The request - Copy verbatim the block of lines in the entries below whose first line contains "Keep writing the" and whose last line contains "return first *". Leave out all other lines.
* start Data listing *
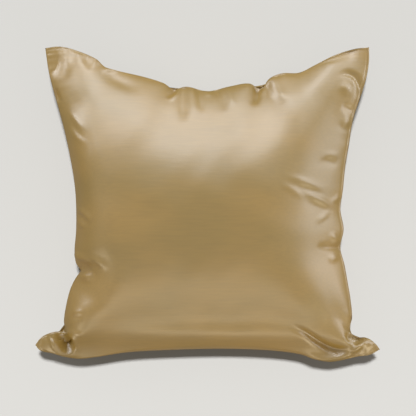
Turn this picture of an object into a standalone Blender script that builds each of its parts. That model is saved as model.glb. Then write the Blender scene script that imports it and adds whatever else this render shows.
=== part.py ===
"""Filled satin cushion cover, 45 cm square when flat, lying on its back.

Two square satin panels are sewn together round all four sides with a plain
knife-edge seam and filled.  The filling crowns both faces, draws the sides in
between the corners and leaves the four corners as flat points.  The two lower
corners are pressed out into folded ears.

Frame: +Z up, the front panel faces +Z, +Y runs to the edge with the two
pointed corners.  The origin is the centre of the bounding box, at the base.
Metres.
"""

import math

import bmesh
import bpy
from mathutils import Vector

MM = 0.001

# ---------------------------------------------------------------- main sizes
GRID = 48                 # cells along each side of a panel
SEAM_HEIGHT = 76.0        # sewn edge above the surface it lies on
SEAM_THICKNESS = 1.6      # four layers of satin at the sewn edge
FRONT_CROWN = 72.0        # front panel above the sewn edge, at its highest
BACK_CROWN = 98.0         # back panel below the sewn edge before it is pressed flat
REST_BLEND = 8.0          # how softly the back turns into the flat it lies on
FULLNESS_X = 1.37         # section angle: nearer pi/2 is fuller at the seams
FULLNESS_TOP = 1.30       # the upper half slopes more gently
FULLNESS_BOTTOM = 1.43    # the filling has settled into the lower half
CROWN_SHIFT = -0.05       # the highest point is a little below the middle
GRID_CROWDING = 1.10      # crowds the grid towards the seams, where it folds
BOW_REACH = 2.2           # how fast a side's long bow dies out into the panel
BEND_REACH = 11           # its short bends and gathers die out close to the seam
BOW_WINDOW = 0.24         # share of a side over which its bow is averaged

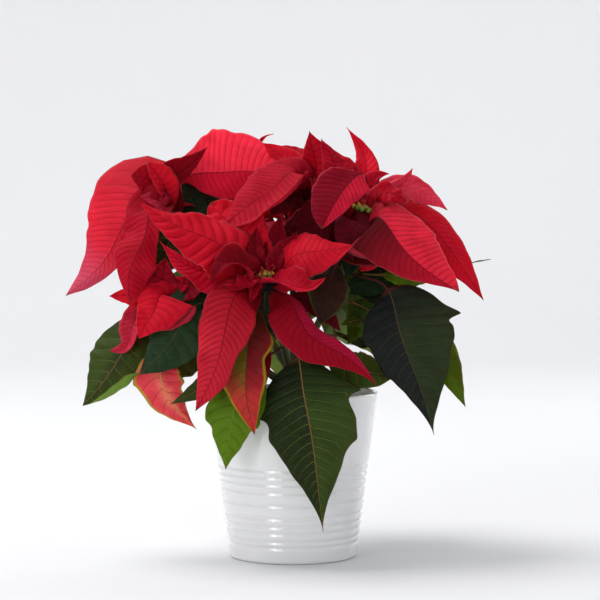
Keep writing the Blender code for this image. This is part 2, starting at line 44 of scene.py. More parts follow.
camera = bpy.data.objects.new("camera", bpy.data.cameras.new("camera"))
bpy.context.scene.collection.objects.link(camera)
camera.location = view["place"]
camera.rotation_euler = (math.radians(view["tilt"]), 0, 0)
camera.data.lens = view["lens"]
camera.data.sensor_width = view["sensor"]
bpy.context.scene.camera = camera
bpy.context.scene.view_settings.view_transform = "Standard"

studio = {
    "wallPlace": 3.2,
    "bendRadius": 1.0,
    "wallHeight": 2.4,
    "steps": 96,
    "skyColour": (0.93, 0.96, 1.0),
    "skyStrength": 0.30,
    "lamps": {
        "windowLight": dict(place=(-1.0, 0.2, 2.3), aim=(0, 0, 0.25), size=(1.3, 1.3), power=42),
        "frontFill": dict(place=(-1.3, -2.2, 1.0), aim=(0, 0, 0.2), size=(1.1, 1.1), power=11),
        "rightFill": dict(place=(2.0, -0.2, 0.9), aim=(0, 0, 0.2), size=(0.8, 1.6), power=3),
        "leftStrip": dict(place=(-1.05, -1.65, 0.75), aim=(0, 0, 0.06), size=(0.18, 0.9), power=2.4),
        "rightStrip": dict(place=(1.3, 1.45, 0.7), aim=(0, 0, 0.06), size=(0.22, 1.0), power=3.5),
        "wallLight": dict(place=(0, 1.6, 3.2), aim=(0, 3.2, 0.7), size=(5.0, 0.6), power=43),
    },
}


def smoothStep(low, high, value):
    # 0 below low, 1 above high, an S-curve between
    share = np.clip((value - low) / (high - low), 0, 1)
    return share * share * (3 - 2 * share)


def unit(vectors):
    return vectors / np.linalg.norm(vectors, axis=-1, keepdims=True)


def turned(first, second, angle):
    # a direction in the plane of two others, at an angle from the first
    return first * math.cos(angle) + second * math.sin(angle)


def meshObject(name, points, faces):
    mesh = bpy.data.meshes.new(name)
    mesh.from_pydata(points.reshape(-1, 3).tolist(), [], faces)
    mesh.validate()
    mesh.polygons.foreach_set("use_smooth", np.full(len(mesh.polygons), True))
    mesh.update()
    piece = bpy.data.objects.new(name, mesh)
    bpy.context.scene.collection.objects.link(piece)
    return piece


def addLight(name, place, aim, size, power):
    lamp = bpy.data.lights.new(name, "AREA")
    lamp.shape = "RECTANGLE"
    lamp.size, lamp.size_y = size
    lamp.energy = power
    holder = bpy.data.objects.new(name, lamp)
    bpy.context.scene.collection.objects.link(holder)
    holder.location = place
    holder.visible_camera = False
    toward = np.array(aim, float) - np.array(place, float)
    holder.rotation_euler = (math.acos(-toward[2] / np.linalg.norm(toward)), 0,
                             math.atan2(toward[1], toward[0]) - math.pi / 2)


class Wire:
    # One output socket, with the usual operators as Math nodes.
    def __init__(self, finish, socket):
        self.finish = finish
        self.socket = socket

    def __add__(self, other):
        return self.finish.maths("ADD", self, other)

    def __radd__(self, other):
        return self.finish.maths("ADD", other, self)

    def __sub__(self, other):
        return self.finish.maths("SUBTRACT", self, other)

    def __rsub__(self, other):
        return self.finish.maths("SUBTRACT", other, self)

    def __mul__(self, other):
        return self.finish.maths("MULTIPLY", self, other)

    def __rmul__(self, other):
        return self.finish.maths("MULTIPLY", other, self)

    def __truediv__(self, other):
        return self.finish.maths("DIVIDE", self, other)


class Finish:
    # A material, its Principled shader, and short ways to add nodes.
    def __init__(self, name, **constants):
        self.material = bpy.data.materials.new(name)
        self.material.use_nodes = True
        self.tree = self.material.node_tree
        self.shader = self.tree.nodes["Principled BSDF"]
        for socket, value in constants.items():
            self.shader.inputs[socket.replace("_", " ")].default_value = value

    def node(self, kind, settings, values, output=0):
        made = self.tree.nodes.new(kind)
        for key, value in settings.items():
            setattr(made, key, value)
        for key, value in values.items():
            self.feed(made.inputs[key], value)
        return Wire(self, made.outputs[output])

    def feed(self, socket, value):
        if isinstance(value, Wire):
            self.tree.links.new(value.socket, socket)
        else:
            socket.default_value = value

    def drive(self, name, value):
        self.feed(self.shader.inputs[name], value)

    def maths(self, operation, *values):
        return self.node("ShaderNodeMath", {"operation": operation}, dict(enumerate(values)))

    def ease(self, value, low, high):
        # 0 at low, 1 at high, an S-curve between; low may be the larger
        settings = {"interpolation_type": "SMOOTHSTEP"}
        return self.node("ShaderNodeMapRange", settings, {"Value": value, "From Min": low, "From Max": high})

    def mix(self, first, second, share):
        first, second = [(*c, 1) if isinstance(c, tuple) else c for c in (first, second)]
        return self.node("ShaderNodeMix", {"data_type": "RGBA"}, {0: share, 6: first, 7: second}, 2)

    def attribute(self, name, count=3):
        read = self.node("ShaderNodeAttribute", {"attribute_name": name}, {}, "Vector")
        return [self.node("ShaderNodeSeparateXYZ", {}, {0: read}, i) for i in range(count)]

    def position(self):
        return self.node("ShaderNodeTexCoord", {}, {}, "Object")

    def noise(self, scale, detail=2):
        values = {"Vector": self.position(), "Scale": scale, "Detail": detail}
        return self.node("ShaderNodeTexNoise", {}, values)

    def cells(self, scale):
        settings = {"feature": "DISTANCE_TO_EDGE"}
        return self.node("ShaderNodeTexVoronoi", settings, {"Vector": self.position(), "Scale": scale})

    def bump(self, height, distance, strength=1.0):
        values = {"Height": height, "Distance": distance, "Strength": strength}
        self.drive("Normal", self.node("ShaderNodeBump", {}, values))

    def close(self, colour, roughness, height, distance, strength):
        self.drive("Base Color", colour)
        self.drive("Roughness", roughness)
        self.bump(height, distance, strength)
        return self.material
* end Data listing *
The output -
Keep writing the Blender code for this image. This is part 2, starting at line 44 of scene.py. More parts follow.
camera = bpy.data.objects.new("camera", bpy.data.cameras.new("camera"))
bpy.context.scene.collection.objects.link(camera)
camera.location = view["place"]
camera.rotation_euler = (math.radians(view["tilt"]), 0, 0)
camera.data.lens = view["lens"]
camera.data.sensor_width = view["sensor"]
bpy.context.scene.camera = camera
bpy.context.scene.view_settings.view_transform = "Standard"

studio = {
    "wallPlace": 3.2,
    "bendRadius": 1.0,
    "wallHeight": 2.4,
    "steps": 96,
    "skyColour": (0.93, 0.96, 1.0),
    "skyStrength": 0.30,
    "lamps": {
        "windowLight": dict(place=(-1.0, 0.2, 2.3), aim=(0, 0, 0.25), size=(1.3, 1.3), power=42),
        "frontFill": dict(place=(-1.3, -2.2, 1.0), aim=(0, 0, 0.2), size=(1.1, 1.1), power=11),
        "rightFill": dict(place=(2.0, -0.2, 0.9), aim=(0, 0, 0.2), size=(0.8, 1.6), power=3),
        "leftStrip": dict(place=(-1.05, -1.65, 0.75), aim=(0, 0, 0.06), size=(0.18, 0.9), power=2.4),
        "rightStrip": dict(place=(1.3, 1.45, 0.7), aim=(0, 0, 0.06), size=(0.22, 1.0), power=3.5),
        "wallLight": dict(place=(0, 1.6, 3.2), aim=(0, 3.2, 0.7), size=(5.0, 0.6), power=43),
    },
}


def smoothStep(low, high, value):
    # 0 below low, 1 above high, an S-curve between
    share = np.clip((value - low) / (high - low), 0, 1)
    return share * share * (3 - 2 * share)


def unit(vectors):
    return vectors / np.linalg.norm(vectors, axis=-1, keepdims=True)


def turned(first, second, angle):
    # a direction in the plane of two others, at an angle from the first
    return first * math.cos(angle) + second * math.sin(angle)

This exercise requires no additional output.